## [PROBLEM DESCRIPTION]
Search the material below for the string "bending" and extract each line that has it.

## [INPUT DATA]
+++

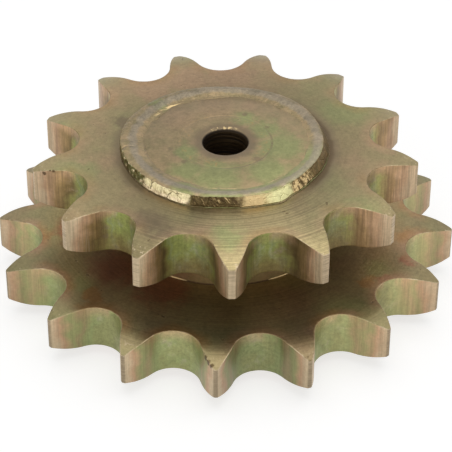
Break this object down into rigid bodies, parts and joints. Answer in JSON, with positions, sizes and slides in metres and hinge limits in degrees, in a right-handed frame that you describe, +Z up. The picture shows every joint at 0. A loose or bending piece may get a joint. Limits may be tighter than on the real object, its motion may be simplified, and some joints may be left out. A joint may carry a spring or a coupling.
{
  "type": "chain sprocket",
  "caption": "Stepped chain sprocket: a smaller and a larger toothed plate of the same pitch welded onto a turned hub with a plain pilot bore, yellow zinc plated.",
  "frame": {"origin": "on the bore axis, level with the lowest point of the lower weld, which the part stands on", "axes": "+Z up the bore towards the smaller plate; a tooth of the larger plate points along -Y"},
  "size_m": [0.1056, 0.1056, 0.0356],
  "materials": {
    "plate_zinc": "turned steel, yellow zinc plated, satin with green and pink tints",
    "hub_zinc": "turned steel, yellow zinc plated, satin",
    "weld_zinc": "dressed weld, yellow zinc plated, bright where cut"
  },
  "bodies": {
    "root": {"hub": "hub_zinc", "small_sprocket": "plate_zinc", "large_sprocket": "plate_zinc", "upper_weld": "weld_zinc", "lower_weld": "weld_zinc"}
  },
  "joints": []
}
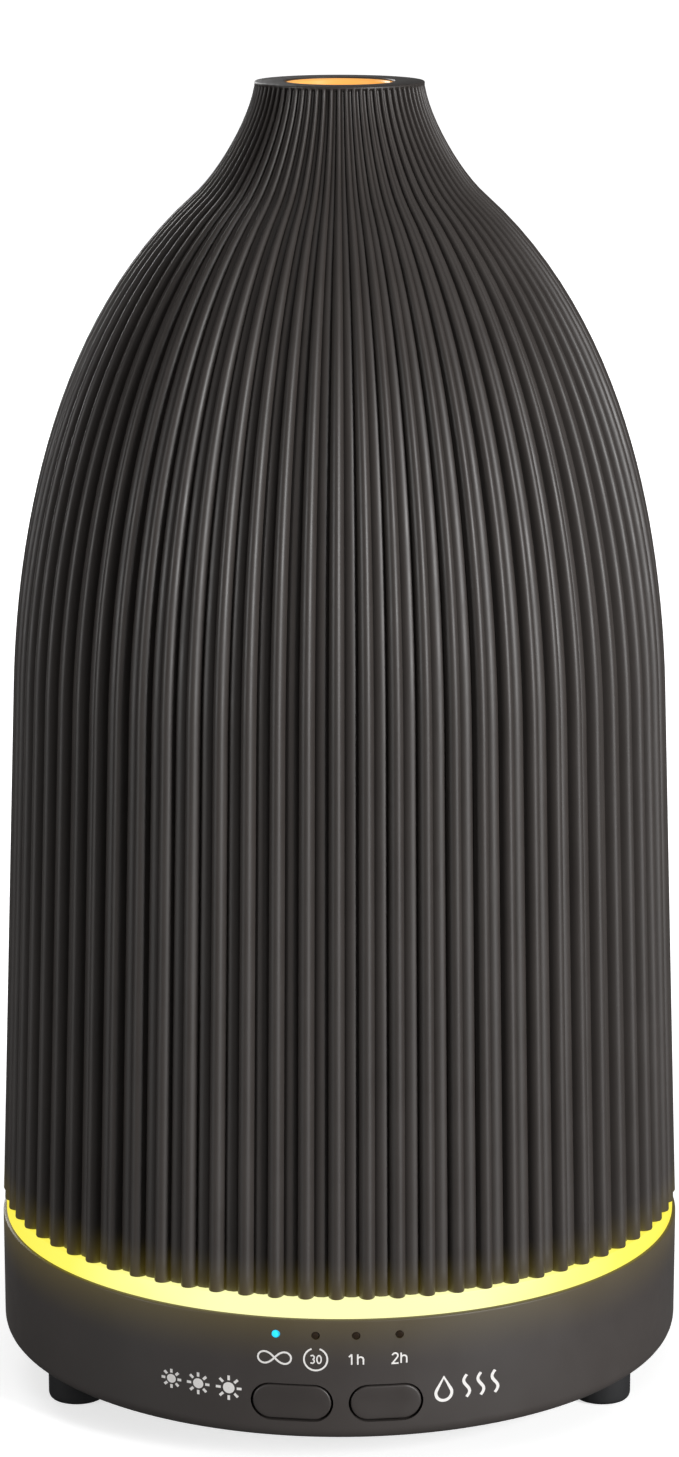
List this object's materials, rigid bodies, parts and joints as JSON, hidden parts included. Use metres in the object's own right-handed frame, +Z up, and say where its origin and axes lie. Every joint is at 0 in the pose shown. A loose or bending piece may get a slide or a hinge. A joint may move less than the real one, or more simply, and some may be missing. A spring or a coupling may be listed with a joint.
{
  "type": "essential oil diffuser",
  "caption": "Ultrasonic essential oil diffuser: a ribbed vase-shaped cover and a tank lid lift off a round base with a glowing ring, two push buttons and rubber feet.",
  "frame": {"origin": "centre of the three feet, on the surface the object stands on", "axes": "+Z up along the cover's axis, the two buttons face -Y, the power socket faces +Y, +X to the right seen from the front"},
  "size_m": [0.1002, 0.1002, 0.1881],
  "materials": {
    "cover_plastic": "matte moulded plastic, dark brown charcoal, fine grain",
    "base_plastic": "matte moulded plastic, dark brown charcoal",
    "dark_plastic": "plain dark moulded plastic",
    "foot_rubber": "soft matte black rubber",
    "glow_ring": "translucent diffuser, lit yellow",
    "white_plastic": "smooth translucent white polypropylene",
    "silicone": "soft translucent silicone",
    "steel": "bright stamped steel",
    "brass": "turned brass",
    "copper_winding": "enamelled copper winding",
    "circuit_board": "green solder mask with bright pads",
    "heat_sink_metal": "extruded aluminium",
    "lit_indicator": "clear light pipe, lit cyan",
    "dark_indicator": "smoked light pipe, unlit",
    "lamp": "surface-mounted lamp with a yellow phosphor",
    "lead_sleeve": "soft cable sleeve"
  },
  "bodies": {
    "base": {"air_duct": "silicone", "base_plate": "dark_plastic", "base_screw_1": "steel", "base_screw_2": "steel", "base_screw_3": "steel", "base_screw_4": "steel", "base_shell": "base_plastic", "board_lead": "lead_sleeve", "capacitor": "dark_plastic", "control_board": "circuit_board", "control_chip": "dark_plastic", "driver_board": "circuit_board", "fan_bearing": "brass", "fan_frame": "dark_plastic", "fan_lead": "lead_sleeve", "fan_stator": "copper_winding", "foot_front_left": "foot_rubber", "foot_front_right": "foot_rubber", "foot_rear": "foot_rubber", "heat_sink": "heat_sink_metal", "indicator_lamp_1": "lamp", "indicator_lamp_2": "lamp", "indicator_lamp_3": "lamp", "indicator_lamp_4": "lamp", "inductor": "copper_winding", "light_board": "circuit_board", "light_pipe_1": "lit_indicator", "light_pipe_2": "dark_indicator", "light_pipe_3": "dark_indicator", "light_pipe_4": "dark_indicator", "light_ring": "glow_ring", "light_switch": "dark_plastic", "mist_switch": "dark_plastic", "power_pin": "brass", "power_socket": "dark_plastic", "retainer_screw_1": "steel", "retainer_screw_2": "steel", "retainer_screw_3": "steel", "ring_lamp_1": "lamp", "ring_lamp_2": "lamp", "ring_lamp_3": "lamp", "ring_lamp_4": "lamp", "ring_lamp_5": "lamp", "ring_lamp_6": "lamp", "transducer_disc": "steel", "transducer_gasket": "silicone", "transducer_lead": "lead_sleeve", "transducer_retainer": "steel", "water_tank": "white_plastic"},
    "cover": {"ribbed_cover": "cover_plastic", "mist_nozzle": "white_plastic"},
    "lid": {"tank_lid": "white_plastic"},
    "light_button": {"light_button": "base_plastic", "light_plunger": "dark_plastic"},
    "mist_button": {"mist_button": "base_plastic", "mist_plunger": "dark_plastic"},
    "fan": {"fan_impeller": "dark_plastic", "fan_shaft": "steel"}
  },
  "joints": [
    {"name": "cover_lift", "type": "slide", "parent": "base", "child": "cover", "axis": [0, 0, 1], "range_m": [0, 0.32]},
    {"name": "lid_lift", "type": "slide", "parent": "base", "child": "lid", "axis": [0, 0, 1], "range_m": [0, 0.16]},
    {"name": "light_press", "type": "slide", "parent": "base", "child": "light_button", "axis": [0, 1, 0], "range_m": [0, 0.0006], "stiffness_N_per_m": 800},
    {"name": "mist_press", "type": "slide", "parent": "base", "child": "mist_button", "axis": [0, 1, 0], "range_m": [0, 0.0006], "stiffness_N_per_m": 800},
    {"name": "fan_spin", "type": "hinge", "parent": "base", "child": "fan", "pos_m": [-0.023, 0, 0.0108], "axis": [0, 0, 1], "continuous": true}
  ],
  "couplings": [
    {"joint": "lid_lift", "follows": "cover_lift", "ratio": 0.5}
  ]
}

+++

## [EXERCISE OUTPUT]
Break this object down into rigid bodies, parts and joints. Answer in JSON, with positions, sizes and slides in metres and hinge limits in degrees, in a right-handed frame that you describe, +Z up. The picture shows every joint at 0. A loose or bending piece may get a joint. Limits may be tighter than on the real object, its motion may be simplified, and some joints may be left out. A joint may carry a spring or a coupling.
List this object's materials, rigid bodies, parts and joints as JSON, hidden parts included. Use metres in the object's own right-handed frame, +Z up, and say where its origin and axes lie. Every joint is at 0 in the pose shown. A loose or bending piece may get a slide or a hinge. A joint may move less than the real one, or more simply, and some may be missing. A spring or a coupling may be listed with a joint.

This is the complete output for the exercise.